=== Problem details ===
Reproduce each line of the listing exactly.

=== Data ===
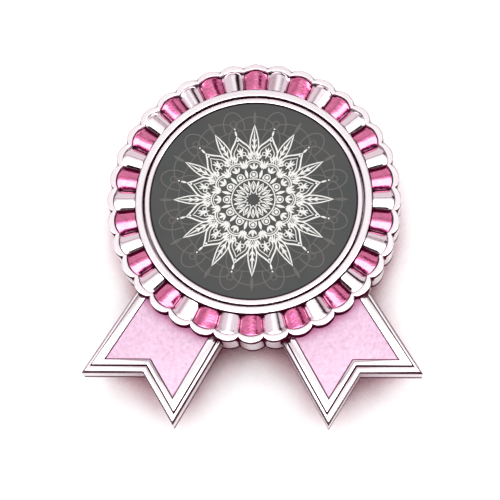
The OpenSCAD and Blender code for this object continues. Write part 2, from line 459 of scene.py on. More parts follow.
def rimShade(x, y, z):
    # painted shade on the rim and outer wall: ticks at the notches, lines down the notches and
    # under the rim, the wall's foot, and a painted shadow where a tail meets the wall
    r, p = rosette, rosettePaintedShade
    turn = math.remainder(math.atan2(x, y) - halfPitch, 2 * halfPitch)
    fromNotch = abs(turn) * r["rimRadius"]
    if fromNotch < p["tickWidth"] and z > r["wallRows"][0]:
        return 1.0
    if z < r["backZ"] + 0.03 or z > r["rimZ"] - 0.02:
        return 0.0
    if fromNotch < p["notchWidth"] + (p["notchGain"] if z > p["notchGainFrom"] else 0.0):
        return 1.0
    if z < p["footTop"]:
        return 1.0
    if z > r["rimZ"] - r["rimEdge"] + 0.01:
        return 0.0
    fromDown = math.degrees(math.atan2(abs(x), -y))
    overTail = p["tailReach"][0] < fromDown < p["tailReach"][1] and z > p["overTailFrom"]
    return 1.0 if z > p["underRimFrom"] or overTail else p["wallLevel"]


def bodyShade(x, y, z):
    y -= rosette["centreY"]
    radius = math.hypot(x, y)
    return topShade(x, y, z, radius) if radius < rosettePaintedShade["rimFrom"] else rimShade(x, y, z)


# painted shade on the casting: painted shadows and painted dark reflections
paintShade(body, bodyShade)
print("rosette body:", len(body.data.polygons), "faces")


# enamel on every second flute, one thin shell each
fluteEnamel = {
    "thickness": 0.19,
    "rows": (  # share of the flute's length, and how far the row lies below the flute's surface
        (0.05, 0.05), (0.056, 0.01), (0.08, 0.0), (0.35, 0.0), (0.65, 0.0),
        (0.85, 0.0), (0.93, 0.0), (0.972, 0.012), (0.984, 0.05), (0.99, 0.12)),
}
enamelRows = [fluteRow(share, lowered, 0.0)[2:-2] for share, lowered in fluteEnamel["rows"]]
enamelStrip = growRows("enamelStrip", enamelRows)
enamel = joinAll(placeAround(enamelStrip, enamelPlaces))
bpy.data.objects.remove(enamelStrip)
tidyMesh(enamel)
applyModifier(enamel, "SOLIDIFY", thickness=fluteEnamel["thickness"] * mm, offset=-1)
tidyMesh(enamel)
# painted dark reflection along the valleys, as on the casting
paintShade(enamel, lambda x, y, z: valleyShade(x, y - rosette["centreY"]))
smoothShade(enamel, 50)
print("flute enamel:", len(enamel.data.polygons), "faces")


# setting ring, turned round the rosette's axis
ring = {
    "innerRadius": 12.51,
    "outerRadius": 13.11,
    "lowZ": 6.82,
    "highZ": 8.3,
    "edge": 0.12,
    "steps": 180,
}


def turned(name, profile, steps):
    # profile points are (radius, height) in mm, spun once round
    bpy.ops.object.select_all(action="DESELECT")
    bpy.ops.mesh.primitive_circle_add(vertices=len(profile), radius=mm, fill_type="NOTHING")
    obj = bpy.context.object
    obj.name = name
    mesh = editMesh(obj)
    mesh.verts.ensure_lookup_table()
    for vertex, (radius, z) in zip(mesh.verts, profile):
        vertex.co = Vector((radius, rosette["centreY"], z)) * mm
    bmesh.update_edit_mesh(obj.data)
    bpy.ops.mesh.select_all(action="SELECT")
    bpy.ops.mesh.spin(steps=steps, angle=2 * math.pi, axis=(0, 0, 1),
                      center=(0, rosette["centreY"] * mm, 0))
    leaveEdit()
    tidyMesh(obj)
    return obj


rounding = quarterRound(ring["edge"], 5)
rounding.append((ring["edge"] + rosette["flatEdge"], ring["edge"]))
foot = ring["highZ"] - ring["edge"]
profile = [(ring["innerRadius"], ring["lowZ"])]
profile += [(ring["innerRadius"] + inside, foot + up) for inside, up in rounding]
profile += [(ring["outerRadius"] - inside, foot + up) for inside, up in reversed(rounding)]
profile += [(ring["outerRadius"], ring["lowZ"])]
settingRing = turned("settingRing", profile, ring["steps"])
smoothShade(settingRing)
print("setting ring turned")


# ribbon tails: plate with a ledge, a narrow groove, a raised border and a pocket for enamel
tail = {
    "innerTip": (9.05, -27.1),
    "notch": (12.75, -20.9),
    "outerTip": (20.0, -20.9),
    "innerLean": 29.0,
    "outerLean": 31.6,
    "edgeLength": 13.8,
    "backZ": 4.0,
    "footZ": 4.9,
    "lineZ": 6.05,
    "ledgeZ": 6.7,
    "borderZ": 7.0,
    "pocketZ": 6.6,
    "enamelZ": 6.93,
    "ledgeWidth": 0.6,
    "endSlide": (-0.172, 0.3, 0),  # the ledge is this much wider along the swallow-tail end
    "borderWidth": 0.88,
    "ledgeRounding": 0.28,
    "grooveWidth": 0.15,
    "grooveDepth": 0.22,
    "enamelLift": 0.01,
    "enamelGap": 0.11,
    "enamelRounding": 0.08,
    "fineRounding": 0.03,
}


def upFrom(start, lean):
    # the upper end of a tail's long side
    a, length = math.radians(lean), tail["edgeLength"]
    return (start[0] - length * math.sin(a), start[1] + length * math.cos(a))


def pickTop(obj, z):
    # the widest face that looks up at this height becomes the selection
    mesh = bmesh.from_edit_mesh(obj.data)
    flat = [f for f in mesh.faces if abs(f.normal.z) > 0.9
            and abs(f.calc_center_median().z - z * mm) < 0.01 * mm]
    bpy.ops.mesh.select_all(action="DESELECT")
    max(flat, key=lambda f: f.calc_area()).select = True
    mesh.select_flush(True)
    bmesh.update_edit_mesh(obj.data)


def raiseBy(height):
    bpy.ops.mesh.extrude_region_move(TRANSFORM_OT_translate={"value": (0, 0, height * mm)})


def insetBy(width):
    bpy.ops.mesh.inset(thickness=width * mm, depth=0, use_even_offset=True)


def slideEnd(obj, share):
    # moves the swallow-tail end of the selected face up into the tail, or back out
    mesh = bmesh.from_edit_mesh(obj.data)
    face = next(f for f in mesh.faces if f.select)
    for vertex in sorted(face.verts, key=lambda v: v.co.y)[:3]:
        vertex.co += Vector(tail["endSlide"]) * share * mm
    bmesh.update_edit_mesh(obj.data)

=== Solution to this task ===
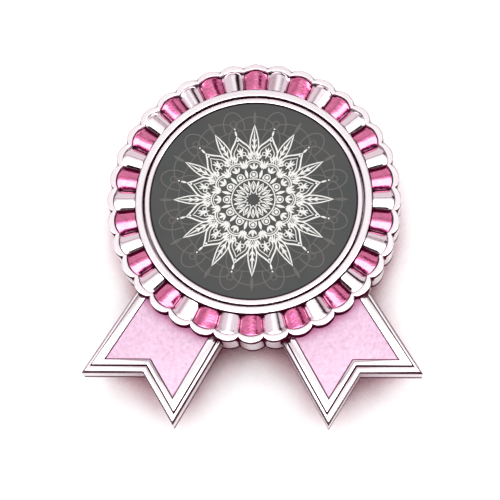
The OpenSCAD and Blender code for this object continues. Write part 2, from line 459 of scene.py on. More parts follow.
def rimShade(x, y, z):
    # painted shade on the rim and outer wall: ticks at the notches, lines down the notches and
    # under the rim, the wall's foot, and a painted shadow where a tail meets the wall
    r, p = rosette, rosettePaintedShade
    turn = math.remainder(math.atan2(x, y) - halfPitch, 2 * halfPitch)
    fromNotch = abs(turn) * r["rimRadius"]
    if fromNotch < p["tickWidth"] and z > r["wallRows"][0]:
        return 1.0
    if z < r["backZ"] + 0.03 or z > r["rimZ"] - 0.02:
        return 0.0
    if fromNotch < p["notchWidth"] + (p["notchGain"] if z > p["notchGainFrom"] else 0.0):
        return 1.0
    if z < p["footTop"]:
        return 1.0
    if z > r["rimZ"] - r["rimEdge"] + 0.01:
        return 0.0
    fromDown = math.degrees(math.atan2(abs(x), -y))
    overTail = p["tailReach"][0] < fromDown < p["tailReach"][1] and z > p["overTailFrom"]
    return 1.0 if z > p["underRimFrom"] or overTail else p["wallLevel"]


def bodyShade(x, y, z):
    y -= rosette["centreY"]
    radius = math.hypot(x, y)
    return topShade(x, y, z, radius) if radius < rosettePaintedShade["rimFrom"] else rimShade(x, y, z)


# painted shade on the casting: painted shadows and painted dark reflections
paintShade(body, bodyShade)
print("rosette body:", len(body.data.polygons), "faces")


# enamel on every second flute, one thin shell each
fluteEnamel = {
    "thickness": 0.19,
    "rows": (  # share of the flute's length, and how far the row lies below the flute's surface
        (0.05, 0.05), (0.056, 0.01), (0.08, 0.0), (0.35, 0.0), (0.65, 0.0),
        (0.85, 0.0), (0.93, 0.0), (0.972, 0.012), (0.984, 0.05), (0.99, 0.12)),
}
enamelRows = [fluteRow(share, lowered, 0.0)[2:-2] for share, lowered in fluteEnamel["rows"]]
enamelStrip = growRows("enamelStrip", enamelRows)
enamel = joinAll(placeAround(enamelStrip, enamelPlaces))
bpy.data.objects.remove(enamelStrip)
tidyMesh(enamel)
applyModifier(enamel, "SOLIDIFY", thickness=fluteEnamel["thickness"] * mm, offset=-1)
tidyMesh(enamel)
# painted dark reflection along the valleys, as on the casting
paintShade(enamel, lambda x, y, z: valleyShade(x, y - rosette["centreY"]))
smoothShade(enamel, 50)
print("flute enamel:", len(enamel.data.polygons), "faces")


# setting ring, turned round the rosette's axis
ring = {
    "innerRadius": 12.51,
    "outerRadius": 13.11,
    "lowZ": 6.82,
    "highZ": 8.3,
    "edge": 0.12,
    "steps": 180,
}


def turned(name, profile, steps):
    # profile points are (radius, height) in mm, spun once round
    bpy.ops.object.select_all(action="DESELECT")
    bpy.ops.mesh.primitive_circle_add(vertices=len(profile), radius=mm, fill_type="NOTHING")
    obj = bpy.context.object
    obj.name = name
    mesh = editMesh(obj)
    mesh.verts.ensure_lookup_table()
    for vertex, (radius, z) in zip(mesh.verts, profile):
        vertex.co = Vector((radius, rosette["centreY"], z)) * mm
    bmesh.update_edit_mesh(obj.data)
    bpy.ops.mesh.select_all(action="SELECT")
    bpy.ops.mesh.spin(steps=steps, angle=2 * math.pi, axis=(0, 0, 1),
                      center=(0, rosette["centreY"] * mm, 0))
    leaveEdit()
    tidyMesh(obj)
    return obj


rounding = quarterRound(ring["edge"], 5)
rounding.append((ring["edge"] + rosette["flatEdge"], ring["edge"]))
foot = ring["highZ"] - ring["edge"]
profile = [(ring["innerRadius"], ring["lowZ"])]
profile += [(ring["innerRadius"] + inside, foot + up) for inside, up in rounding]
profile += [(ring["outerRadius"] - inside, foot + up) for inside, up in reversed(rounding)]
profile += [(ring["outerRadius"], ring["lowZ"])]
settingRing = turned("settingRing", profile, ring["steps"])
smoothShade(settingRing)
print("setting ring turned")


# ribbon tails: plate with a ledge, a narrow groove, a raised border and a pocket for enamel
tail = {
    "innerTip": (9.05, -27.1),
    "notch": (12.75, -20.9),
    "outerTip": (20.0, -20.9),
    "innerLean": 29.0,
    "outerLean": 31.6,
    "edgeLength": 13.8,
    "backZ": 4.0,
    "footZ": 4.9,
    "lineZ": 6.05,
    "ledgeZ": 6.7,
    "borderZ": 7.0,
    "pocketZ": 6.6,
    "enamelZ": 6.93,
    "ledgeWidth": 0.6,
    "endSlide": (-0.172, 0.3, 0),  # the ledge is this much wider along the swallow-tail end
    "borderWidth": 0.88,
    "ledgeRounding": 0.28,
    "grooveWidth": 0.15,
    "grooveDepth": 0.22,
    "enamelLift": 0.01,
    "enamelGap": 0.11,
    "enamelRounding": 0.08,
    "fineRounding": 0.03,
}


def upFrom(start, lean):
    # the upper end of a tail's long side
    a, length = math.radians(lean), tail["edgeLength"]
    return (start[0] - length * math.sin(a), start[1] + length * math.cos(a))


def pickTop(obj, z):
    # the widest face that looks up at this height becomes the selection
    mesh = bmesh.from_edit_mesh(obj.data)
    flat = [f for f in mesh.faces if abs(f.normal.z) > 0.9
            and abs(f.calc_center_median().z - z * mm) < 0.01 * mm]
    bpy.ops.mesh.select_all(action="DESELECT")
    max(flat, key=lambda f: f.calc_area()).select = True
    mesh.select_flush(True)
    bmesh.update_edit_mesh(obj.data)


def raiseBy(height):
    bpy.ops.mesh.extrude_region_move(TRANSFORM_OT_translate={"value": (0, 0, height * mm)})


def insetBy(width):
    bpy.ops.mesh.inset(thickness=width * mm, depth=0, use_even_offset=True)


def slideEnd(obj, share):
    # moves the swallow-tail end of the selected face up into the tail, or back out
    mesh = bmesh.from_edit_mesh(obj.data)
    face = next(f for f in mesh.faces if f.select)
    for vertex in sorted(face.verts, key=lambda v: v.co.y)[:3]:
        vertex.co += Vector(tail["endSlide"]) * share * mm
    bmesh.update_edit_mesh(obj.data)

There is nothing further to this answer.